The number of rent increases hit an all-time low in May as the coronavirus pandemic continued to hit the rental market.
The ARLA Propertymark May Private Rented Sector (PRS) found that many landlords have chosen not to increase rents in an effort to recognise the financial difficulties facing many tenants.
As a result, the number of tenants experiencing rent increases fell to 14% in May – the lowest since records began.
Similarly, more tenants have been successful when asking for a rent reduction, with the number of tenants negotiating rent reductions increasing to 2.5% in May – the highest since March 2019 when the success rate was 2.9%.
Additionally, as a result of the housing market pause, landlords were unable to show prospective tenants’ new properties and therefore, the average time properties were empty between tenancies increased to five weeks in May.

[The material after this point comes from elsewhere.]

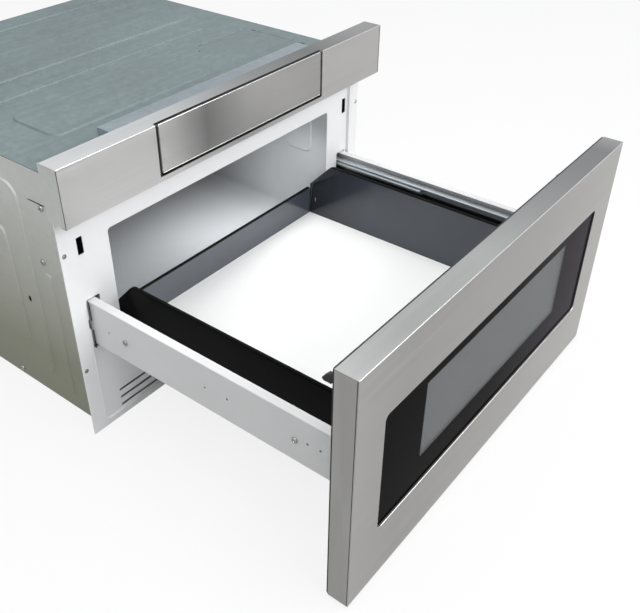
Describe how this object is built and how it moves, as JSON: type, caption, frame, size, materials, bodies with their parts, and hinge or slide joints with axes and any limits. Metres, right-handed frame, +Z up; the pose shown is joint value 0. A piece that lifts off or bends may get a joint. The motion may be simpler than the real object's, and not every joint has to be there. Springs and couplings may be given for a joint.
{
  "type": "microwave drawer",
  "caption": "Built-in microwave oven whose whole front slides out as a drawer on telescopic rails, with a tilting control panel above it.",
  "frame": {"origin": "centre of the underside of the cabinet body, where it rests on the shelf of its recess", "axes": "+X to the right seen from the front, +Y from the front to the back, +Z up; the drawer opens towards -Y"},
  "size_m": [0.606, 0.968, 0.4078],
  "materials": {
    "galvanised": "matt zinc coating",
    "stainless": "brushed along the width",
    "white_enamel": "satin powder coat",
    "cavity_enamel": "grey-white enamel",
    "zinc": "bright zinc",
    "screw_steel": "plated",
    "cage_steel": "oiled",
    "tube_metal": "satin",
    "core_steel": "varnished",
    "winding_copper": "varnished",
    "stirrer_metal": "satin",
    "black_enamel": "gloss black",
    "black_plastic": "moulded",
    "gear_plastic": "acetal",
    "duct_plastic": "moulded",
    "board_green": "laminate",
    "white_ceramic": "smooth white",
    "dark_glass": "black-backed glass",
    "lamp_glass": "clear"
  },
  "bodies": {
    "cabinet": {"base_pan": "galvanised", "top_cover": "galvanised", "side_panel_left": "galvanised", "side_panel_right": "galvanised", "rear_panel": "galvanised", "front_frame": "white_enamel", "cavity": "cavity_enamel", "antenna_cover": "white_ceramic", "antenna_motor": "black_plastic", "waveguide": "tube_metal", "magnetron": "tube_metal", "transformer_core": "core_steel", "transformer_windings": "winding_copper", "capacitor": "tube_metal", "fan_motor": "core_steel", "fan_duct": "duct_plastic", "oven_lamp": "lamp_glass", "lamp_housing": "galvanised", "main_board": "board_green", "thermal_cutouts": "black_plastic", "cord_gland": "black_plastic", "slide_brackets": "galvanised", "slide_cabinet_members": "zinc", "drive_motor": "black_plastic", "latch_heads": "black_plastic", "interlock_switches": "black_plastic", "cabinet_screws": "screw_steel", "fascia": "stainless", "fascia_ends": "galvanised", "control_bay": "zinc", "panel_hinge_pins": "zinc"},
    "drawer": {"door_skin": "stainless", "door_glass": "dark_glass", "door_frame": "black_enamel", "door_back": "black_enamel", "choke_cover": "black_plastic", "latch_hooks": "black_plastic", "rail_left": "white_enamel", "rail_right": "white_enamel", "drive_rack": "gear_plastic", "slide_drawer_members": "zinc", "tray_side_left": "black_enamel", "tray_side_right": "black_enamel", "tray_rear": "black_enamel", "tray_frame": "black_enamel", "ceramic_base": "white_ceramic", "rail_screws": "screw_steel"},
    "control_panel": {"panel_front": "stainless", "panel_housing": "black_plastic", "touch_glass": "dark_glass", "control_board": "board_green"},
    "middle_left": {"slide_middle_left": "zinc"},
    "middle_right": {"slide_middle_right": "zinc"},
    "inner_cages": {"inner_ball_cages": "cage_steel"},
    "outer_cages": {"outer_ball_cages": "cage_steel"},
    "pinion": {"drive_pinion": "gear_plastic"},
    "antenna": {"antenna": "stirrer_metal"},
    "fan": {"fan_blade": "gear_plastic"},
    "lever_left": {"latch_lever_left": "gear_plastic"},
    "lever_right": {"latch_lever_right": "gear_plastic"}
  },
  "joints": [
    {"name": "drawer_slide", "type": "slide", "parent": "cabinet", "child": "drawer", "axis": [0, 1, 0], "range_m": [0, 0.391]},
    {"name": "middle_left_slide", "type": "slide", "parent": "cabinet", "child": "middle_left", "axis": [0, 1, 0], "range_m": [0, 0.1955]},
    {"name": "middle_right_slide", "type": "slide", "parent": "cabinet", "child": "middle_right", "axis": [0, 1, 0], "range_m": [0, 0.1955]},
    {"name": "inner_cage_slide", "type": "slide", "parent": "cabinet", "child": "inner_cages", "axis": [0, 1, 0], "range_m": [0, 0.09775]},
    {"name": "outer_cage_slide", "type": "slide", "parent": "cabinet", "child": "outer_cages", "axis": [0, 1, 0], "range_m": [0, 0.29325]},
    {"name": "pinion_spin", "type": "hinge", "parent": "cabinet", "child": "pinion", "pos_m": [-0.261, -0.236, 0.129], "axis": [-1, 0, 0], "range_deg": [0, 1867]},
    {"name": "panel_tilt", "type": "hinge", "parent": "cabinet", "child": "control_panel", "pos_m": [0, -0.29, 0.3478], "axis": [1, 0, 0], "range_deg": [0, 45]},
    {"name": "antenna_spin", "type": "hinge", "parent": "cabinet", "child": "antenna", "pos_m": [0, -0.0527, 0.06], "axis": [0, 0, 1], "continuous": true},
    {"name": "fan_spin", "type": "hinge", "parent": "cabinet", "child": "fan", "pos_m": [0.146, 0.212, 0.112], "axis": [1, 0, 0], "continuous": true},
    {"name": "lever_left_turn", "type": "hinge", "parent": "cabinet", "child": "lever_left", "pos_m": [-0.2645, -0.2225, 0.293], "axis": [1, 0, 0], "range_deg": [0, 12], "stiffness_Nm_per_rad": 0.02, "springref_deg": -11.46},
    {"name": "lever_right_turn", "type": "hinge", "parent": "cabinet", "child": "lever_right", "pos_m": [0.2645, -0.2225, 0.293], "axis": [1, 0, 0], "range_deg": [0, 12], "stiffness_Nm_per_rad": 0.02, "springref_deg": -11.46}
  ],
  "couplings": [
    {"joint": "middle_left_slide", "follows": "drawer_slide", "ratio": 0.5},
    {"joint": "middle_right_slide", "follows": "drawer_slide", "ratio": 0.5},
    {"joint": "inner_cage_slide", "follows": "drawer_slide", "ratio": 0.25},
    {"joint": "outer_cage_slide", "follows": "drawer_slide", "ratio": 0.75},
    {"joint": "pinion_spin", "follows": "drawer_slide", "rad_per_m": 83.333}
  ]
}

This is the longest time properties have remained void between tenancies since records began as agents and landlords were unable to operate as normal between 23rd March and 13th May.
David Cox, ARLA Propertymark chief executive, said: “Our latest figures show that landlords and agents have been taking the brunt of the pandemic.
“They are aware of the financial difficulties facing tenants and have shown empathy with many landlords not increasing rents where they otherwise might have needed to.
“As we continue to move forward, it’s important that everyone aims to keep the rent flowing in order to sustain the market and help boost the economy following several months of uncertainty.”